In 2010 and 2011, state grants and donations enabled the entire rebuilding of the dam breast. Having reached a critical stage of being unsafe, this rehabilitation project insures a safe and environmentally sound lake and stream for all the area’s inhabitants, including downstream Lake Naomi and its large community.

Residential Development

In 1952 two parcels were purchased, one near the railroad from the Rubel operations and the other was purchased from the estate of Isaac Stauffer, for development. In the 1960s a syndicate of New York developers marketed the property as Stillwater Lake Estates, with approximately 1,000 building lots. This development included amenities such as a lake beach, community center, playground, nature preserve, tennis courts and a marina. 1/2-acre lots were offered at $1,890, and a 4-season chalet with lot was offered for $5,790.

The Stillwater Estates Property Owners Association was chartered January 7, 1964. In 1967 the developers turned over to the association this development, including responsibility for half of the lake, 10 miles of roads, and all amenities. All property bills of sale required property owners to share in the costs of community upkeep.

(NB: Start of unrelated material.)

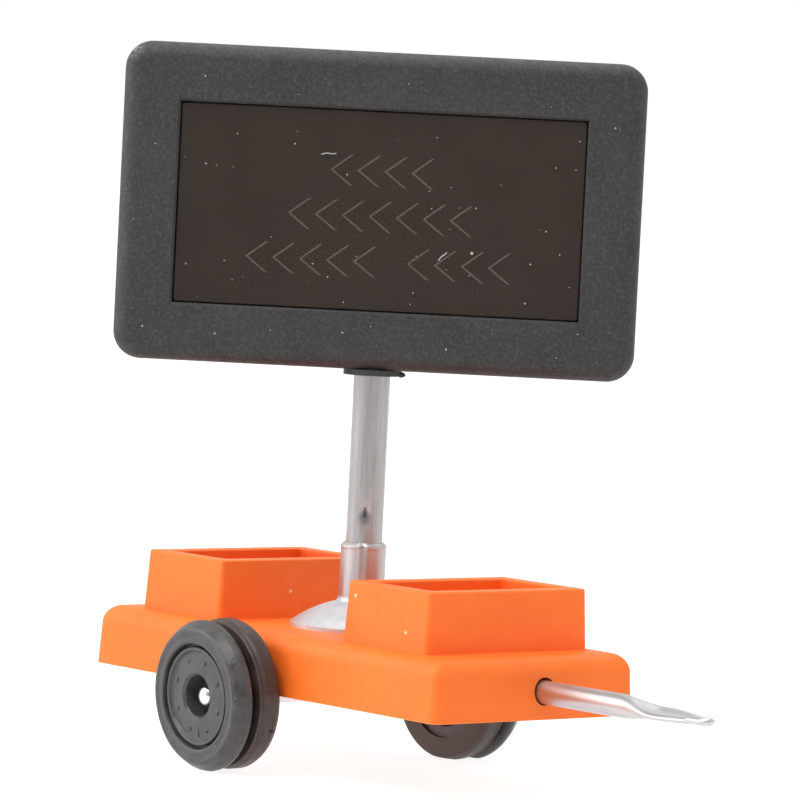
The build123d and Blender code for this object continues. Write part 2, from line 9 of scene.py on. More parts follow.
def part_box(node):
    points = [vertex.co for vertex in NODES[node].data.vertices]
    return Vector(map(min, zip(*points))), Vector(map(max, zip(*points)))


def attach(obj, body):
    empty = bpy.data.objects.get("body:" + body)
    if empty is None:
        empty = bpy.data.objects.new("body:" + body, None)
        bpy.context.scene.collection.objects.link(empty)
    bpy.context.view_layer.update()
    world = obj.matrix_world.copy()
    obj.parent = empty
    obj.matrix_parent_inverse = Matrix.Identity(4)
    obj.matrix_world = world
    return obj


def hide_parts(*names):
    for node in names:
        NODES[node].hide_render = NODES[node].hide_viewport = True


# Looks for a miniature message-board trailer. Blender works in metres; the numbers
# below that are lengths are in millimetres and are turned into metres by MM.
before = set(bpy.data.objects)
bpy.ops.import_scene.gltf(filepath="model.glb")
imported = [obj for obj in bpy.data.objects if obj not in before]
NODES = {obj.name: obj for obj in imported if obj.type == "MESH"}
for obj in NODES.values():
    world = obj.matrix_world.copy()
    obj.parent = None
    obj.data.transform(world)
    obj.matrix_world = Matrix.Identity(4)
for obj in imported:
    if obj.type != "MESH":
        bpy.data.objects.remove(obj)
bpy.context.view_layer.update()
MM = 0.001


def centre(node):
    """Middle of a CAD node's box, in metres."""
    low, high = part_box(node)
    return (low + high) / 2


# ---------------------------------------------------------------- places taken from the frame
MAST_AXIS = centre("mast_tube").xy
DECK_TOP_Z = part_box("deck")[1].z
MAST_R = (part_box("mast_tube")[1].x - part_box("mast_tube")[0].x) / 2 / MM
SLEEVE_R = (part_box("mast_sleeve")[1].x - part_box("mast_sleeve")[0].x) / 2 / MM
TYRE_R = (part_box("outer_tyre_right")[1].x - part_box("outer_tyre_right")[0].x) / 2 / MM
TUBE_WALL = 0.3556
TRAY_DRAFT = math.radians(3.5)

# the sign's own plane: x to the right along its face, y up, z out of its face
SIGN_YAW = math.radians(49.0)
SIGN_FRONT = 3.0
SIGN_FRAME = Matrix(
    (
        (math.cos(SIGN_YAW), 0, math.sin(SIGN_YAW), MAST_AXIS.x),
        (math.sin(SIGN_YAW), 0, -math.cos(SIGN_YAW), MAST_AXIS.y),
        (0, 1, 0, centre("back_cover").z),
        (0, 0, 0, 1),
    )
) @ Matrix.Scale(MM, 4)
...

In 1968, Interstate 380 was built, separating Stillwater Estates. A new entity was established, as rights to the eastern portion were sold to Sundance-Stillwater Corporation, and a separate governing entity was established, known as the Stillwater Lakes Civic Association.

Since 36 percent of the lots in Section C in this eastern section were actually sold by Stillwater Estates, those remained a part of the Estates, and the two entities apportion common expenses, such as road maintenance between them. Estate owners of these properties must travel three miles to the main Estate area to use the amenities, or pay an additional fee to their local association to use those closer amenities.

There also exists the North Shore Development started in the early 1970s, and that section is included in the original Estates.